*Work to complete*
Extract and list every line that contains the word "object".

*Items*
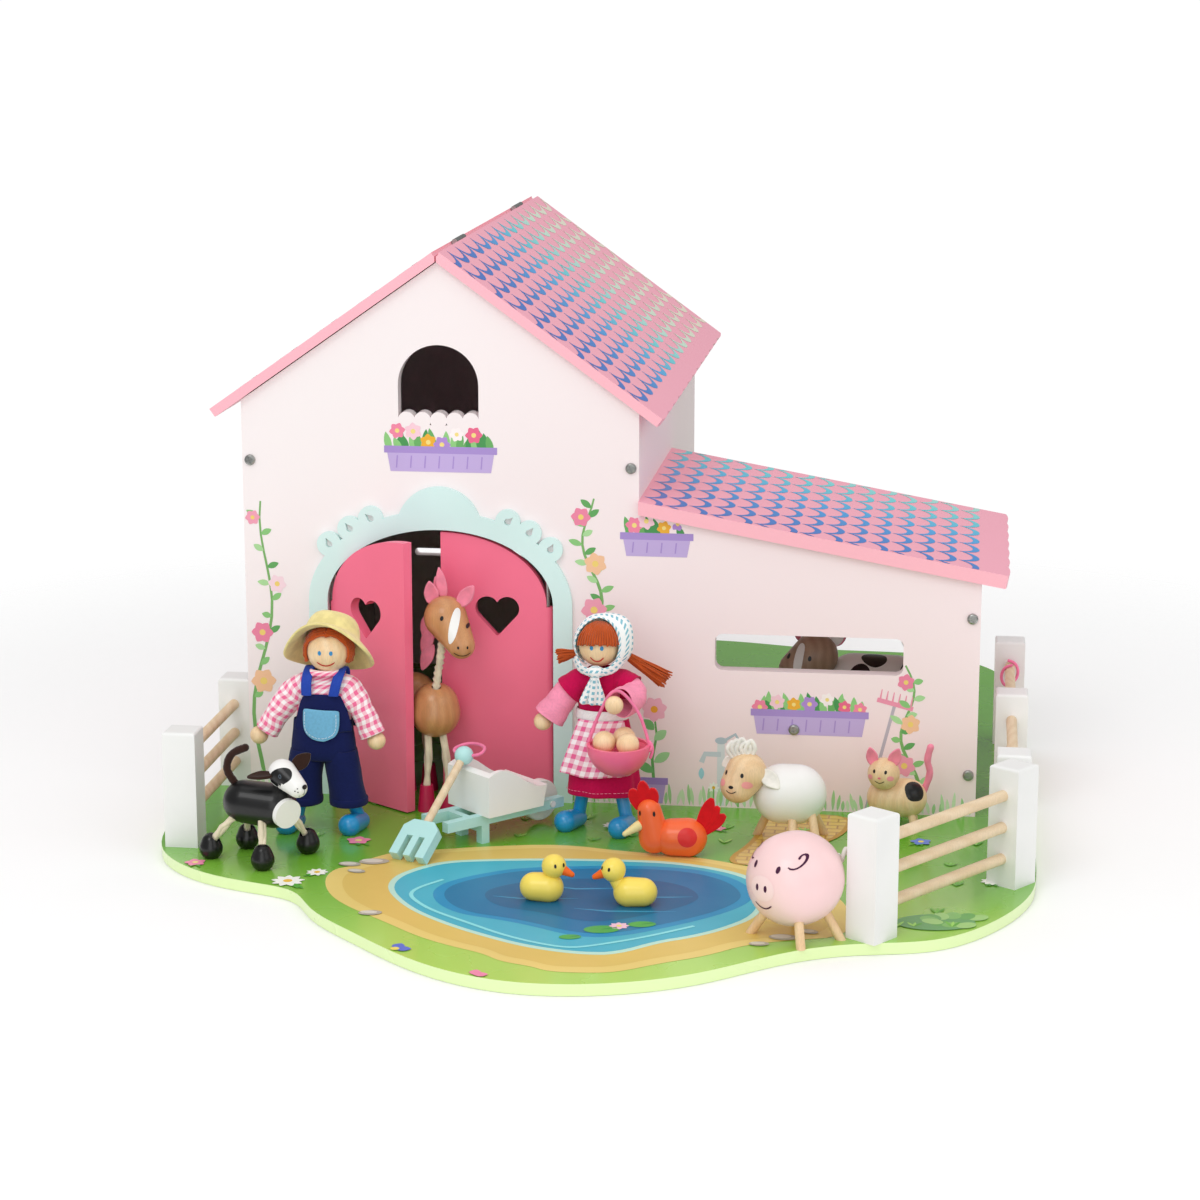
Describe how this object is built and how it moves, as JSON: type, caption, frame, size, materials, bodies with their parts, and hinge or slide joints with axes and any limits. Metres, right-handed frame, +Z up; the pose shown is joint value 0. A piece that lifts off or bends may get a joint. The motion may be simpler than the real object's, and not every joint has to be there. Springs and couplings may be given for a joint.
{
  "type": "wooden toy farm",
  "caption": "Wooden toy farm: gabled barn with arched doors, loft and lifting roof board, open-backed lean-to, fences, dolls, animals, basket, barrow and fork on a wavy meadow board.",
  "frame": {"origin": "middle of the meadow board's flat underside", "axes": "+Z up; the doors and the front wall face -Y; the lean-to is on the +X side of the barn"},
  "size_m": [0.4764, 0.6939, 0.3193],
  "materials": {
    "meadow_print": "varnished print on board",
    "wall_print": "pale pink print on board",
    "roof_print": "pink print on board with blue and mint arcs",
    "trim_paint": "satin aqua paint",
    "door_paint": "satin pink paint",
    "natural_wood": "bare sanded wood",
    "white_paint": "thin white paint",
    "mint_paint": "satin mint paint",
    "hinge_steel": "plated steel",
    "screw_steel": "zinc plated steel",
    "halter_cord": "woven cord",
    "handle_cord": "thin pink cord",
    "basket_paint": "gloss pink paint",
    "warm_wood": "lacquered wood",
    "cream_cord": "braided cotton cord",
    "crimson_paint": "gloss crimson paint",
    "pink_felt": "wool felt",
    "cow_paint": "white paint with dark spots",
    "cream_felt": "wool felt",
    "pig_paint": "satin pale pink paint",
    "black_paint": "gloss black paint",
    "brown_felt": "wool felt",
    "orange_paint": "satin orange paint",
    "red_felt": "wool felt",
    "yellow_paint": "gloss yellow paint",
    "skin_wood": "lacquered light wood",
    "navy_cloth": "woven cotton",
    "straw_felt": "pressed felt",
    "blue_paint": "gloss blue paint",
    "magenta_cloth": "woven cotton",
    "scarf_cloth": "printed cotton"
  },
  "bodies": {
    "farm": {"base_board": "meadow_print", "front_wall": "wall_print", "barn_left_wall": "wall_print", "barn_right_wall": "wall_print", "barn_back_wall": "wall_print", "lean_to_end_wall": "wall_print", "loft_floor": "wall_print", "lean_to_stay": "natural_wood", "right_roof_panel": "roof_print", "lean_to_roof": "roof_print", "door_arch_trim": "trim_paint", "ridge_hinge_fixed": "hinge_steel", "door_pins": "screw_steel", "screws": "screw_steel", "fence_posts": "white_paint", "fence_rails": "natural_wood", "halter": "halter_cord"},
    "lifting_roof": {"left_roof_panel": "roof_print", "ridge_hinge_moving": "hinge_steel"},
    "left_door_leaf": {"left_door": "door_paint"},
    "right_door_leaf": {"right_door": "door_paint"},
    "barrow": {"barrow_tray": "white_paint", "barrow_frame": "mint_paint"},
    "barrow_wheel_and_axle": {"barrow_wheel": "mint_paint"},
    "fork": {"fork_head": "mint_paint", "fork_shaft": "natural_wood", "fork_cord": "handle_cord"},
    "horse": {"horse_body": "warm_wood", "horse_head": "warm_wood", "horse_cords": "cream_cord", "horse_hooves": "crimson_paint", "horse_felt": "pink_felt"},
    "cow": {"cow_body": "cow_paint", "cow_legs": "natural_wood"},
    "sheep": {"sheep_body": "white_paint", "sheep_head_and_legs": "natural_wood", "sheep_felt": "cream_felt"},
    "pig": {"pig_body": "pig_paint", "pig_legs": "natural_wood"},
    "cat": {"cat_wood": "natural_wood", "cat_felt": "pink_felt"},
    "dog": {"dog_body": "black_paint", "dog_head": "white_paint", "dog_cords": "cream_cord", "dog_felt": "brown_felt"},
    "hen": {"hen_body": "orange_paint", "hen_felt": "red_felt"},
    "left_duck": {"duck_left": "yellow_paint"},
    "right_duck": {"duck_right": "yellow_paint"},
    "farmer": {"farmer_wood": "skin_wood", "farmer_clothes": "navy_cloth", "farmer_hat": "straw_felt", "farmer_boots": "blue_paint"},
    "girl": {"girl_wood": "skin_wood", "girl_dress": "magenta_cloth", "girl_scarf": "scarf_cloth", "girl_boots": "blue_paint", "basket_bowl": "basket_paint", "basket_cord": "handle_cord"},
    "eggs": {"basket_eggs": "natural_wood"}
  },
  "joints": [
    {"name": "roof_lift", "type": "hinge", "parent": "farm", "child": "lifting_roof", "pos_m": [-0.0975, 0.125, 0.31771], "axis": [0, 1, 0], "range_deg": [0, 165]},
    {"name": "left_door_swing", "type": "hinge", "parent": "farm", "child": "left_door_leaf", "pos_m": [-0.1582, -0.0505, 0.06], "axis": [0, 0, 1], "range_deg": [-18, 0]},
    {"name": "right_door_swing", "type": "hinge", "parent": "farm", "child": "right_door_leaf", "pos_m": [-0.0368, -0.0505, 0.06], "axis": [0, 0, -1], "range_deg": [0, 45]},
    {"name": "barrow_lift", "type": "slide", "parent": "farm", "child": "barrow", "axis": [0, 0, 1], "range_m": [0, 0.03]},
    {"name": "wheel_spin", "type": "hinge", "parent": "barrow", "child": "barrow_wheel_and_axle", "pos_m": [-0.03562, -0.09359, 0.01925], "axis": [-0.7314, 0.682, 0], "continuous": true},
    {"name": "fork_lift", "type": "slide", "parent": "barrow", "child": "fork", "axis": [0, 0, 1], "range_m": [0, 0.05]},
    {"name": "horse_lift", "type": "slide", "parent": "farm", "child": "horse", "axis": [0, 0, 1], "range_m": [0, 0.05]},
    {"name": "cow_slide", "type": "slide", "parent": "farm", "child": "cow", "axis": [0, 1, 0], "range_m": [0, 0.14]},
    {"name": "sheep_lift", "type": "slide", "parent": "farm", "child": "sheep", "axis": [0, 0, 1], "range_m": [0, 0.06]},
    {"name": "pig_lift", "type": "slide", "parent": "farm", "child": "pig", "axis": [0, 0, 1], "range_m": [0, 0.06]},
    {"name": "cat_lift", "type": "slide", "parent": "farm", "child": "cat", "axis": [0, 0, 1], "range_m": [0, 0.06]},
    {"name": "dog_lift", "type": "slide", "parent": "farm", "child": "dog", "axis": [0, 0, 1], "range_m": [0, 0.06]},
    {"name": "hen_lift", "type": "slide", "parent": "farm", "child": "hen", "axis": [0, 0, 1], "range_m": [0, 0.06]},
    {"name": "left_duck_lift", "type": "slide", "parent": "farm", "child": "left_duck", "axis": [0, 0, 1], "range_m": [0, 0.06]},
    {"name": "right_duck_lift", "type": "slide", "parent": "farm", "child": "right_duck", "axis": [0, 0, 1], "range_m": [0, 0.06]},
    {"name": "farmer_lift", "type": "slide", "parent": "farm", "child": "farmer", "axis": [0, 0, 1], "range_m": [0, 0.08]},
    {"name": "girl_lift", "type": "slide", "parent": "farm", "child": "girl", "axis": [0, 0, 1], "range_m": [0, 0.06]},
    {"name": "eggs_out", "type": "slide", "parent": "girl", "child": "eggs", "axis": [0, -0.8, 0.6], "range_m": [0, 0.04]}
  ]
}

* * *

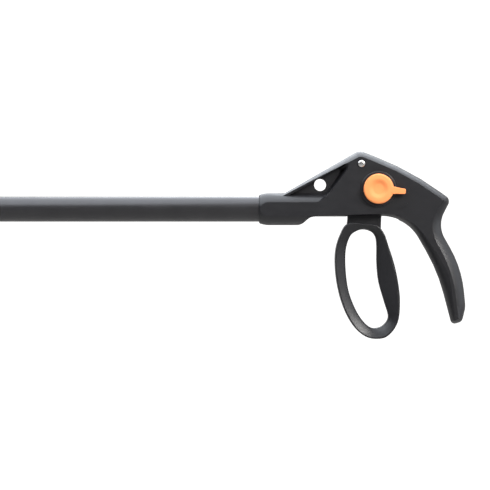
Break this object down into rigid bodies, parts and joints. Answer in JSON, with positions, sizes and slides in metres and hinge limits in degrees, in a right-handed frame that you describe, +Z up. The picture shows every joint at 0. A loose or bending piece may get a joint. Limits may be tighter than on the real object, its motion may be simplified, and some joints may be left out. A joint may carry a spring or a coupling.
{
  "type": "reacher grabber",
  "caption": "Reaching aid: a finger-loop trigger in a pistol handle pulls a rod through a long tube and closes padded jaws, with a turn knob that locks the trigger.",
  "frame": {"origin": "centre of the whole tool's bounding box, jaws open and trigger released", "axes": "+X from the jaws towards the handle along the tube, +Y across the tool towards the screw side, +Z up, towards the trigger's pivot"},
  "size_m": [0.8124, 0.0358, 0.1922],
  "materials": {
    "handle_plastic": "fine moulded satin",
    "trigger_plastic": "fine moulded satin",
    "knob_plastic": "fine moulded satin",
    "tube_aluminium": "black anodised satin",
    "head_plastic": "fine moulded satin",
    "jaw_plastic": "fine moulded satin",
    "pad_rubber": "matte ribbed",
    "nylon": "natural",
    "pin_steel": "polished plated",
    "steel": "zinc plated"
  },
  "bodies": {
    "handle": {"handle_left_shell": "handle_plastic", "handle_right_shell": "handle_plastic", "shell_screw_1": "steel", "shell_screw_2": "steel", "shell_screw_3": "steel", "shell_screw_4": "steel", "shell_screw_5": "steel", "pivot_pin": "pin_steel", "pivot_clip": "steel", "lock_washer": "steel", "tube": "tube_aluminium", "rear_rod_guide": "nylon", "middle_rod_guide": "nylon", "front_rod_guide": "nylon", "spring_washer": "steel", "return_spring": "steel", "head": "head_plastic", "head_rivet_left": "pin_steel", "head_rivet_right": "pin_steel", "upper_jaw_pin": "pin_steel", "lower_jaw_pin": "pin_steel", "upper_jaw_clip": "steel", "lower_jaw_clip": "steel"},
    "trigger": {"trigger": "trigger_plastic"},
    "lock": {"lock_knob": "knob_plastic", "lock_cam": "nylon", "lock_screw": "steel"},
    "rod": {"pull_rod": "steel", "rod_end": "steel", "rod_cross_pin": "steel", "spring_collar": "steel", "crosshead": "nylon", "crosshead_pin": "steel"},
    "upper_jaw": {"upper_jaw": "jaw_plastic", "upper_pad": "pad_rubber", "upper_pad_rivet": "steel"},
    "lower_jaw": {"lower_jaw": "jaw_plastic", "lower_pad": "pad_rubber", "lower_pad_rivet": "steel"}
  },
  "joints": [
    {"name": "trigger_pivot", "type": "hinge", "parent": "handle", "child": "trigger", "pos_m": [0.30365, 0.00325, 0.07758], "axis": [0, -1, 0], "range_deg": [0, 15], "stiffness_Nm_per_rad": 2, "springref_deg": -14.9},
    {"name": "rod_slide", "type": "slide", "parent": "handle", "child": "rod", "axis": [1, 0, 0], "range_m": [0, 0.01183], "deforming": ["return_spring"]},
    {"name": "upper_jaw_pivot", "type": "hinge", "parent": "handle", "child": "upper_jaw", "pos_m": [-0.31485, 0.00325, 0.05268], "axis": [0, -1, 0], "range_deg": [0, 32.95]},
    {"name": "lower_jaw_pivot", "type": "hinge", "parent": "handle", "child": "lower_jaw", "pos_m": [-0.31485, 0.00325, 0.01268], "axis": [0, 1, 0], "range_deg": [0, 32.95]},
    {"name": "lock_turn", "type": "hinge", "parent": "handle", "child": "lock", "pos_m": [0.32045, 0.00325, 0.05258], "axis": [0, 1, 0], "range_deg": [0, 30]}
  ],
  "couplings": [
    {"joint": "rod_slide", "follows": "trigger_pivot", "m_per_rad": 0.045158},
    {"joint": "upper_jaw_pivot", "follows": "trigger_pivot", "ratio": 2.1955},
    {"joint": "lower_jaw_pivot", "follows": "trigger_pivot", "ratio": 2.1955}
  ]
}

--

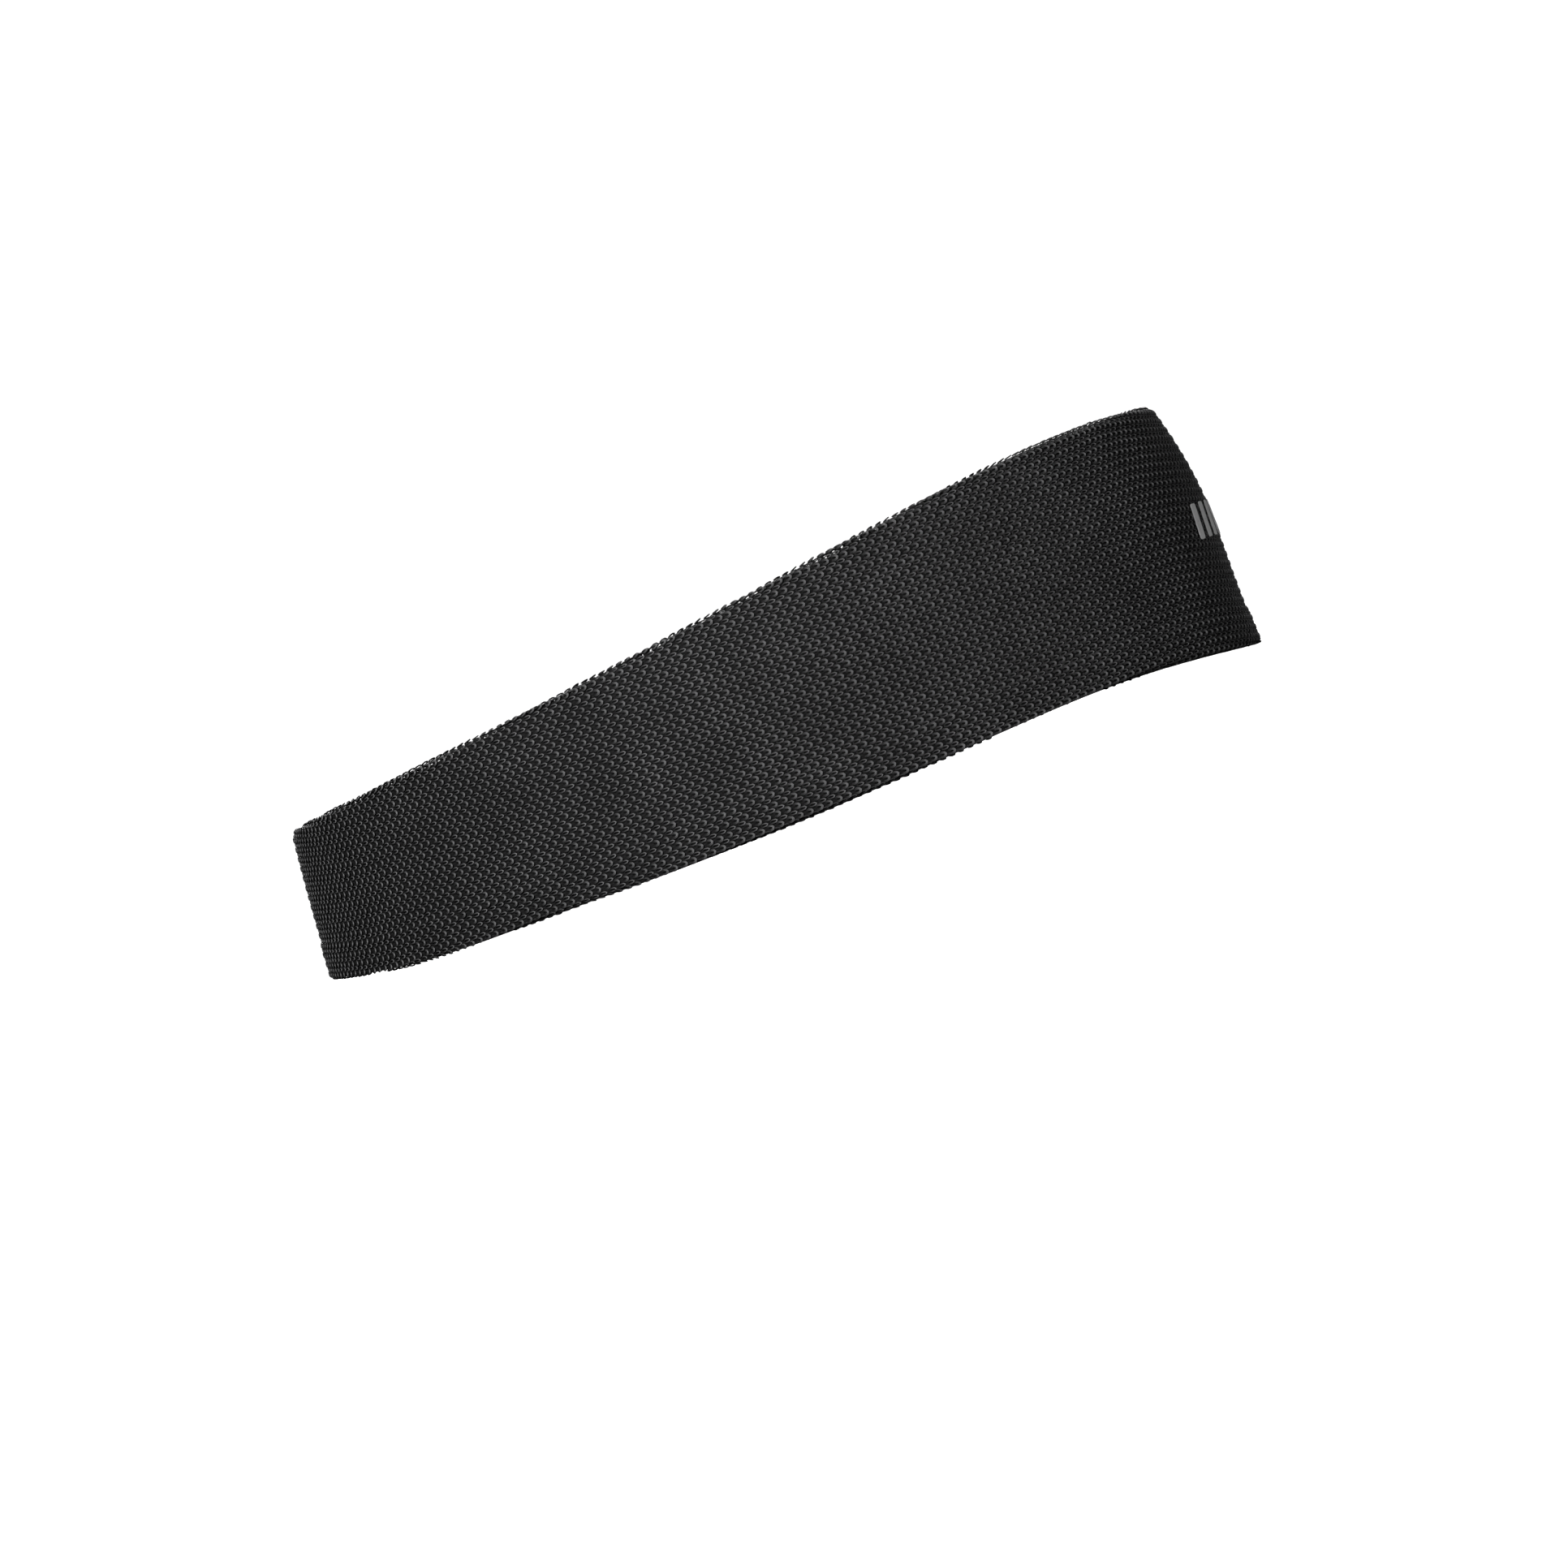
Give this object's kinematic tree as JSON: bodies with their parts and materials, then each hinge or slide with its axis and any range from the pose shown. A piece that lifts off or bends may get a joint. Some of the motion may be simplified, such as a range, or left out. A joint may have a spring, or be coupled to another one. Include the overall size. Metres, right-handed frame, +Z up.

*Result*
Describe how this object is built and how it moves, as JSON: type, caption, frame, size, materials, bodies with their parts, and hinge or slide joints with axes and any limits. Metres, right-handed frame, +Z up; the pose shown is joint value 0. A piece that lifts off or bends may get a joint. The motion may be simpler than the real object's, and not every joint has to be there. Springs and couplings may be given for a joint.
Break this object down into rigid bodies, parts and joints. Answer in JSON, with positions, sizes and slides in metres and hinge limits in degrees, in a right-handed frame that you describe, +Z up. The picture shows every joint at 0. A loose or bending piece may get a joint. Limits may be tighter than on the real object, its motion may be simplified, and some joints may be left out. A joint may carry a spring or a coupling.
Give this object's kinematic tree as JSON: bodies with their parts and materials, then each hinge or slide with its axis and any range from the pose shown. A piece that lifts off or bends may get a joint. Some of the motion may be simplified, such as a range, or left out. A joint may have a spring, or be coupled to another one. Include the overall size. Metres, right-handed frame, +Z up.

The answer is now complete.